Reproduce the material that follows, please, but only from its first line to the line containing "LINING_GAP = 1.4", inclusive.
Start Data lines
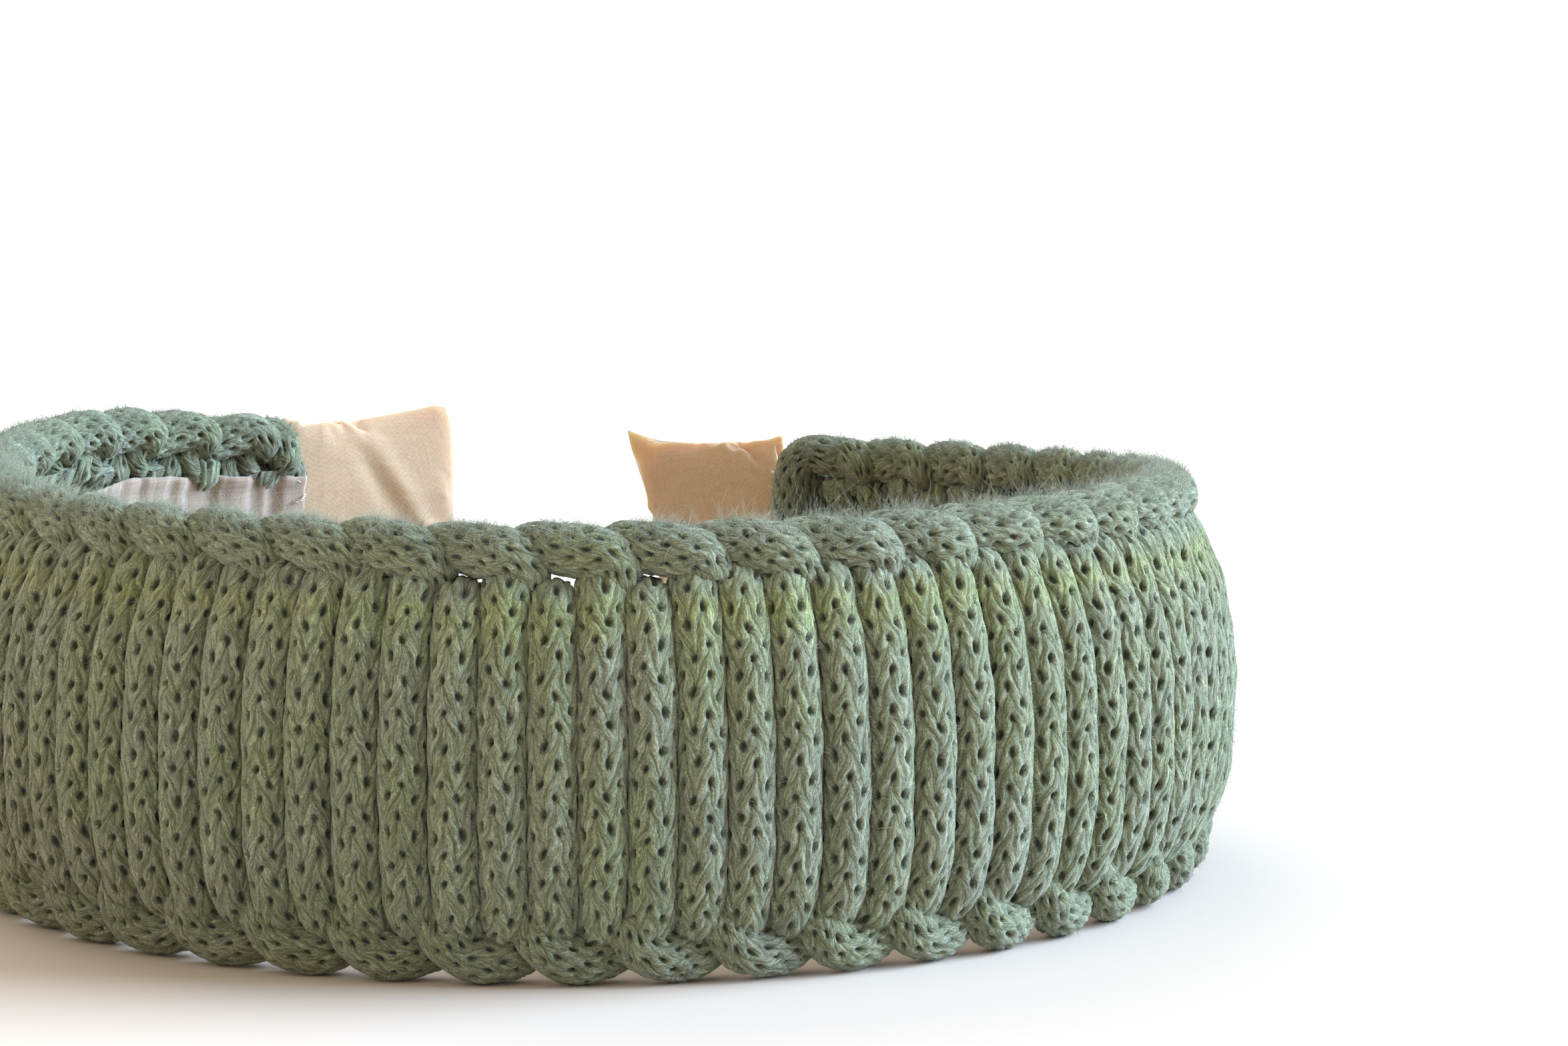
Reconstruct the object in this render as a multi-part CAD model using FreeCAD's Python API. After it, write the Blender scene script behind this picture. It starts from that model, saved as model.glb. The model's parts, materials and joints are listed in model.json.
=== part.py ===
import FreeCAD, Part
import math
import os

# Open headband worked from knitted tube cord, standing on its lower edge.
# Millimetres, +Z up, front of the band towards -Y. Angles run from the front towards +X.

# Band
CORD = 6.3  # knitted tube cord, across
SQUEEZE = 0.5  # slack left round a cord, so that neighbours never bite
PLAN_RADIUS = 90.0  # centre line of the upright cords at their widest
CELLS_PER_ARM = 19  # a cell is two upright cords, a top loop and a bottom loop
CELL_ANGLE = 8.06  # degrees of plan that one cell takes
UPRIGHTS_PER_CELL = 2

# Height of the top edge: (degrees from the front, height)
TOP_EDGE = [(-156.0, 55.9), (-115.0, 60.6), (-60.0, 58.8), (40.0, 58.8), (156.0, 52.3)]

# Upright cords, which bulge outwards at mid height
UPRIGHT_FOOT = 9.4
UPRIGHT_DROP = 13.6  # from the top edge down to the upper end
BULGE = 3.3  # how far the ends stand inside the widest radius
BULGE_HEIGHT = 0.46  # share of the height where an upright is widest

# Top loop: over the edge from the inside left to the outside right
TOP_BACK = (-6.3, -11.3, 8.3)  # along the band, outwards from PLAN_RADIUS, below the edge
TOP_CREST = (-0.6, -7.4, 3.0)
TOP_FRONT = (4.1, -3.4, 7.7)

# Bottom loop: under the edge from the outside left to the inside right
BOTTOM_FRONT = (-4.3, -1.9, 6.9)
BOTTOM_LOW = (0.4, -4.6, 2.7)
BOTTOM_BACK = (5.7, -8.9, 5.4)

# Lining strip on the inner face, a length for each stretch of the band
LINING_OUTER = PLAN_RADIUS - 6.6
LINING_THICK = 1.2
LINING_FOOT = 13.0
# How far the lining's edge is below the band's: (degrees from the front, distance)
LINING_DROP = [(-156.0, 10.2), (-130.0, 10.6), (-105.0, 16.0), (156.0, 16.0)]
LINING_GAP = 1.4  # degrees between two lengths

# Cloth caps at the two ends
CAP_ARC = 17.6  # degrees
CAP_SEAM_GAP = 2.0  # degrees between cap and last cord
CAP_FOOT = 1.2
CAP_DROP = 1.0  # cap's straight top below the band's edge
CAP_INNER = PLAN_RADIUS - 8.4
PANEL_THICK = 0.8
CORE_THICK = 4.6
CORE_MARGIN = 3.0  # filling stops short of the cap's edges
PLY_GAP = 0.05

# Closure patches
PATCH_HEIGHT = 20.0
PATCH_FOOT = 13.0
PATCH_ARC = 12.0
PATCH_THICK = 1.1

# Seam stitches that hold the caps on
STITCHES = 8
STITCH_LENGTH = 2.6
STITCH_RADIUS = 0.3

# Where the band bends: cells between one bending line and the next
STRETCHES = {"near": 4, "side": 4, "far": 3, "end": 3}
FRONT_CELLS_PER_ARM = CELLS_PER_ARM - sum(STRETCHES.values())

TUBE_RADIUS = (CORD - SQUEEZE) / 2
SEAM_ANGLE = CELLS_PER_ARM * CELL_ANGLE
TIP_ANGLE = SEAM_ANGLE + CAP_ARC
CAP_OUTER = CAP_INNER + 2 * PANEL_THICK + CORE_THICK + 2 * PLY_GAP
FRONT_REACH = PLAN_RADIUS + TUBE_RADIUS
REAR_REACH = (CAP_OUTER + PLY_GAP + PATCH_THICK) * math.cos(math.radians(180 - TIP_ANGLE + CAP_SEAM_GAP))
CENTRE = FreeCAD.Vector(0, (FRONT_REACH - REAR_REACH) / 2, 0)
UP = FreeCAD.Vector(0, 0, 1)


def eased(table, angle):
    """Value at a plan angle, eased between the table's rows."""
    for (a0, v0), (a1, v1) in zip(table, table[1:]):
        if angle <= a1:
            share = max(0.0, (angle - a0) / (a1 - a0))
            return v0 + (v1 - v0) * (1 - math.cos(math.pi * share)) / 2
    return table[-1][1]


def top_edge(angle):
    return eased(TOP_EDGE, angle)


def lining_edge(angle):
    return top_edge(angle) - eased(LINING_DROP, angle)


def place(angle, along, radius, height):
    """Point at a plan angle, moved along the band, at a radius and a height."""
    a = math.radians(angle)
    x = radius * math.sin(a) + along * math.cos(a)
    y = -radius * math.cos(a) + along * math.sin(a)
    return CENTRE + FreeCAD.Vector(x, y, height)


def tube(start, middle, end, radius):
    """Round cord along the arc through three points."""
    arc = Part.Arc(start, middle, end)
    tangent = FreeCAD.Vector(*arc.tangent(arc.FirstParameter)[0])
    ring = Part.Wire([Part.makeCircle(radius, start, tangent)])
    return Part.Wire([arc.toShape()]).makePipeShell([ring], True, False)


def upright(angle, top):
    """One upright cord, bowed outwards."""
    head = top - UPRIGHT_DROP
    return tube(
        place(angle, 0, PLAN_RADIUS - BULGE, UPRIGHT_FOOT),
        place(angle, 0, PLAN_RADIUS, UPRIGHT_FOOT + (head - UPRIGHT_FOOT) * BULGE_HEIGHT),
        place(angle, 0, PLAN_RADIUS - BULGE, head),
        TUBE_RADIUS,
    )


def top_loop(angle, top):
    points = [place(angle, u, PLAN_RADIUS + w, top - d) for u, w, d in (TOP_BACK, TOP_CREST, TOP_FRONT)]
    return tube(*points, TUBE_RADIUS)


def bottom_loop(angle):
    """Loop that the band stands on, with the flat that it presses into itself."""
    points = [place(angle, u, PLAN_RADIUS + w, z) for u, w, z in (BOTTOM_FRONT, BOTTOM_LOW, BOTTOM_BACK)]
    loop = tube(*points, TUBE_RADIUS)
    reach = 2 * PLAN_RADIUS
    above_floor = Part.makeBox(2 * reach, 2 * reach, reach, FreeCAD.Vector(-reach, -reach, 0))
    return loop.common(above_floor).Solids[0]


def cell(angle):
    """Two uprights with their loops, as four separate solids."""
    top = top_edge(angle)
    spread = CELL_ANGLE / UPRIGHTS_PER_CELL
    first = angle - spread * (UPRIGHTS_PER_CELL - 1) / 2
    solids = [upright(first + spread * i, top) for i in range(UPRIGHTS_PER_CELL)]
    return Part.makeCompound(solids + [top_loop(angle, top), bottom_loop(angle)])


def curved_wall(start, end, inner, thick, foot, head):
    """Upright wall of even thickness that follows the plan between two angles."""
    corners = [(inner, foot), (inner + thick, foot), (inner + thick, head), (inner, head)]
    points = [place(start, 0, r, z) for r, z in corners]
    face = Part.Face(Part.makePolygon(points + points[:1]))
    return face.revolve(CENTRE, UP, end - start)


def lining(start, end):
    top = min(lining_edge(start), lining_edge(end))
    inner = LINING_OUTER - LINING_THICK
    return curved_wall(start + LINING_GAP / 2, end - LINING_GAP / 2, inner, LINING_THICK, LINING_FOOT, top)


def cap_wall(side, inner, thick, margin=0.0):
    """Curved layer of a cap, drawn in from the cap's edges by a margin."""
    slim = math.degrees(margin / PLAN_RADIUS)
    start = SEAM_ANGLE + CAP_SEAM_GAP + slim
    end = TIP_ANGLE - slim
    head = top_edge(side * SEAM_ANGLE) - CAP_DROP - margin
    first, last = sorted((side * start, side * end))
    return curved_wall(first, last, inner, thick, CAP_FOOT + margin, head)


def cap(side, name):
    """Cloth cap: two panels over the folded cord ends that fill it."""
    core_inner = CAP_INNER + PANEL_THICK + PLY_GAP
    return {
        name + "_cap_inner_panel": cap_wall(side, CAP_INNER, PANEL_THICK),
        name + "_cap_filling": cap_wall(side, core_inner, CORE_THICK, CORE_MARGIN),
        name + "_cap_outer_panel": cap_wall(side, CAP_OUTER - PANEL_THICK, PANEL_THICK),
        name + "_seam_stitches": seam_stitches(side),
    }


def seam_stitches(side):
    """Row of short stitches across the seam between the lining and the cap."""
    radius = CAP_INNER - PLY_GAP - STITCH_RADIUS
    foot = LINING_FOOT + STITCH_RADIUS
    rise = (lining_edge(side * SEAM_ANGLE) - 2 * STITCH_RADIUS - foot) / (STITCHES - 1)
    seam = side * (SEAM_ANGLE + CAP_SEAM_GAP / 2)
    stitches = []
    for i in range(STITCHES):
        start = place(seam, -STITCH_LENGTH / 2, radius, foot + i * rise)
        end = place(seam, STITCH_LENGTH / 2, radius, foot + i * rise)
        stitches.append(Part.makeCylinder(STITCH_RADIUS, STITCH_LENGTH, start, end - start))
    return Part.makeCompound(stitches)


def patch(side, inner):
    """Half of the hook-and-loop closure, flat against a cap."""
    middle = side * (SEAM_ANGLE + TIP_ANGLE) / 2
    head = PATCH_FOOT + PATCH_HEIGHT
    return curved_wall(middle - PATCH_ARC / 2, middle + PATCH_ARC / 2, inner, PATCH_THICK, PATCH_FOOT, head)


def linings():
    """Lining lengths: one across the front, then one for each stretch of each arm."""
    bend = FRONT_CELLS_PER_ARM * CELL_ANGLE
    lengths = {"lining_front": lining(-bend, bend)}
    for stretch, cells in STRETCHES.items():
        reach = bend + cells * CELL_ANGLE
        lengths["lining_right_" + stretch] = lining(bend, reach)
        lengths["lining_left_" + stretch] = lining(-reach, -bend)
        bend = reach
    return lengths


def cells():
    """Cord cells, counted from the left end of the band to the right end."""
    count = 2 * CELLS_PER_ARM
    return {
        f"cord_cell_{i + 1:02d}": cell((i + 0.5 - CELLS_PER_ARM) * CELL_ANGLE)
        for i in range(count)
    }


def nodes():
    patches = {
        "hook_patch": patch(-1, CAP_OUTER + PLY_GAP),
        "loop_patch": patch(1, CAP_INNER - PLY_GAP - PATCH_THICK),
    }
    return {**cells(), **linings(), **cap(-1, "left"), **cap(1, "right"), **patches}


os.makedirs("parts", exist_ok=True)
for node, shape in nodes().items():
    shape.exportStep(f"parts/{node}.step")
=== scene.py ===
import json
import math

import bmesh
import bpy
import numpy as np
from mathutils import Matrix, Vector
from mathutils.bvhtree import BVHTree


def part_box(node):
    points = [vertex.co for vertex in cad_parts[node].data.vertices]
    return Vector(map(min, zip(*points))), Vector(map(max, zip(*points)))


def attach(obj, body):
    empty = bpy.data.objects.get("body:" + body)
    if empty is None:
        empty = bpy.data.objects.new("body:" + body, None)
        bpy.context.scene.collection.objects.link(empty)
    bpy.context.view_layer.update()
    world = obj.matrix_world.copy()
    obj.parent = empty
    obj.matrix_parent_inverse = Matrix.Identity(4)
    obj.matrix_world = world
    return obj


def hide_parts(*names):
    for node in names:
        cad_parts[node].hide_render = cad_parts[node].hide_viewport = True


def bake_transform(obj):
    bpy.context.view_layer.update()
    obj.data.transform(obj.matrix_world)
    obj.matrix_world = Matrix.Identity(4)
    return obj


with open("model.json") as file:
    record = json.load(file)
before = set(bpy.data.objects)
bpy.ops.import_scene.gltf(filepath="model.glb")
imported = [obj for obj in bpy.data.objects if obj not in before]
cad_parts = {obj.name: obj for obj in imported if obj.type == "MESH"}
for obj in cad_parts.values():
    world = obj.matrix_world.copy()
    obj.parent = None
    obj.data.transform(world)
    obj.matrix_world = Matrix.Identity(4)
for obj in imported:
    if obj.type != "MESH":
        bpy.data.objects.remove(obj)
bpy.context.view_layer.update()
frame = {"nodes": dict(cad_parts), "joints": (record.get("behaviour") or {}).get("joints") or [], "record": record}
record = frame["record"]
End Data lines
Finished exercise:
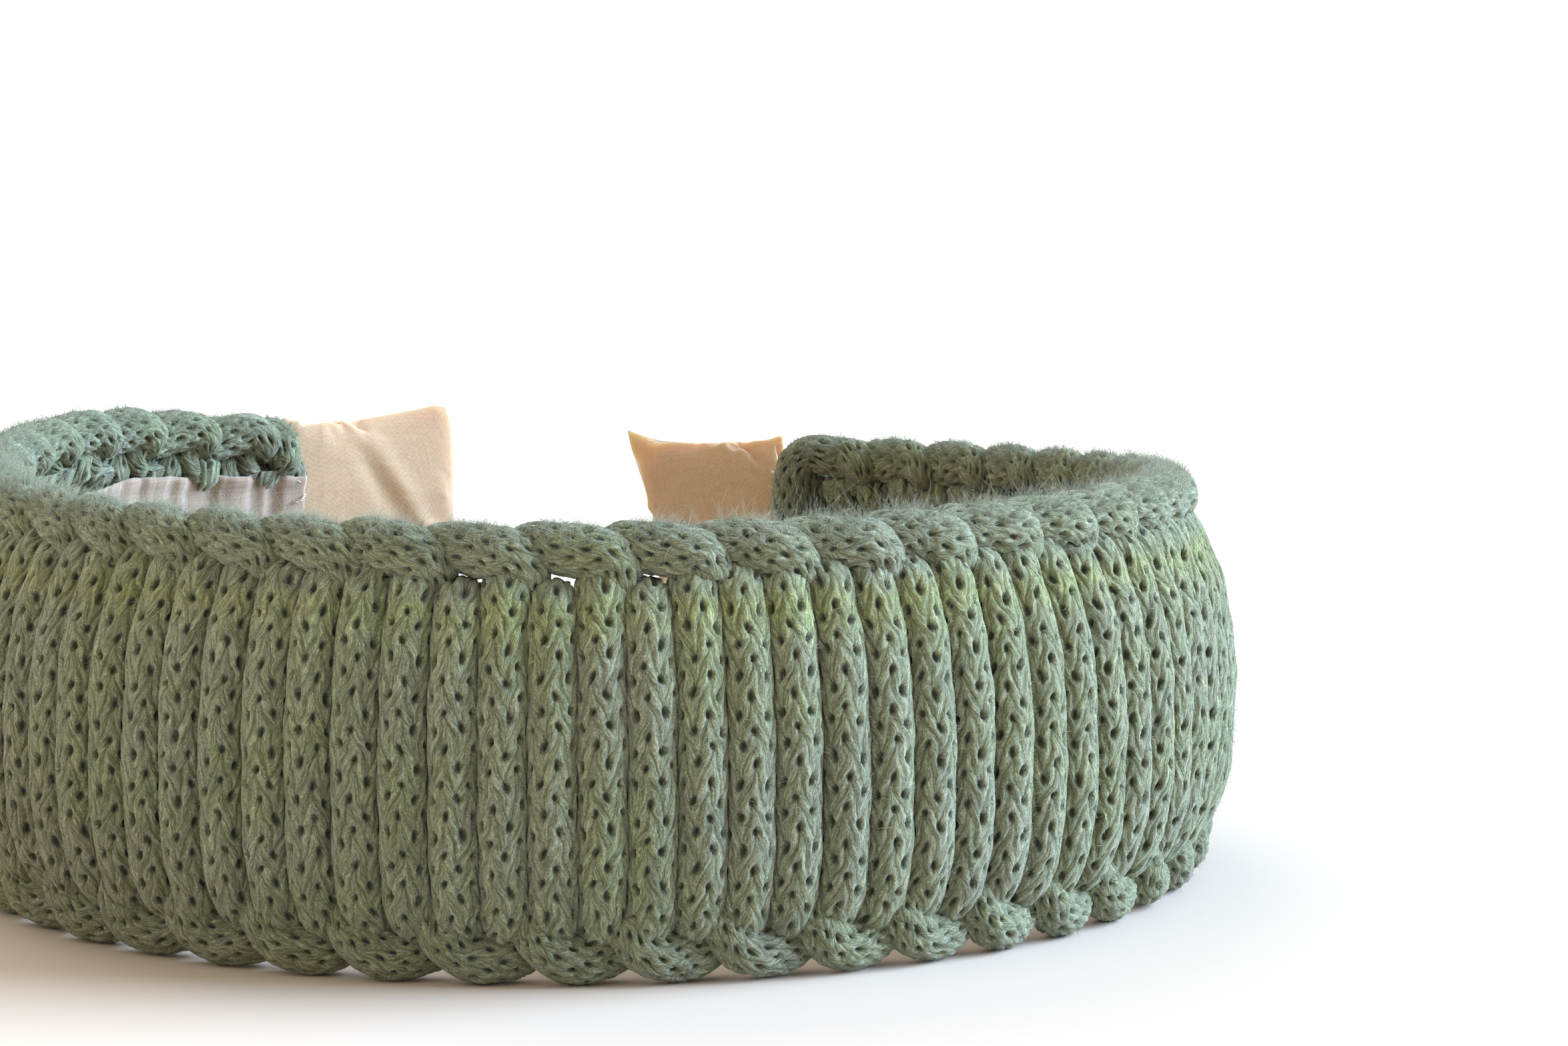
Reconstruct the object in this render as a multi-part CAD model using FreeCAD's Python API. After it, write the Blender scene script behind this picture. It starts from that model, saved as model.glb. The model's parts, materials and joints are listed in model.json.
=== part.py ===
import FreeCAD, Part
import math
import os

# Open headband worked from knitted tube cord, standing on its lower edge.
# Millimetres, +Z up, front of the band towards -Y. Angles run from the front towards +X.

# Band
CORD = 6.3  # knitted tube cord, across
SQUEEZE = 0.5  # slack left round a cord, so that neighbours never bite
PLAN_RADIUS = 90.0  # centre line of the upright cords at their widest
CELLS_PER_ARM = 19  # a cell is two upright cords, a top loop and a bottom loop
CELL_ANGLE = 8.06  # degrees of plan that one cell takes
UPRIGHTS_PER_CELL = 2

# Height of the top edge: (degrees from the front, height)
TOP_EDGE = [(-156.0, 55.9), (-115.0, 60.6), (-60.0, 58.8), (40.0, 58.8), (156.0, 52.3)]

# Upright cords, which bulge outwards at mid height
UPRIGHT_FOOT = 9.4
UPRIGHT_DROP = 13.6  # from the top edge down to the upper end
BULGE = 3.3  # how far the ends stand inside the widest radius
BULGE_HEIGHT = 0.46  # share of the height where an upright is widest

# Top loop: over the edge from the inside left to the outside right
TOP_BACK = (-6.3, -11.3, 8.3)  # along the band, outwards from PLAN_RADIUS, below the edge
TOP_CREST = (-0.6, -7.4, 3.0)
TOP_FRONT = (4.1, -3.4, 7.7)

# Bottom loop: under the edge from the outside left to the inside right
BOTTOM_FRONT = (-4.3, -1.9, 6.9)
BOTTOM_LOW = (0.4, -4.6, 2.7)
BOTTOM_BACK = (5.7, -8.9, 5.4)

# Lining strip on the inner face, a length for each stretch of the band
LINING_OUTER = PLAN_RADIUS - 6.6
LINING_THICK = 1.2
LINING_FOOT = 13.0
# How far the lining's edge is below the band's: (degrees from the front, distance)
LINING_DROP = [(-156.0, 10.2), (-130.0, 10.6), (-105.0, 16.0), (156.0, 16.0)]
LINING_GAP = 1.4  # degrees between two lengths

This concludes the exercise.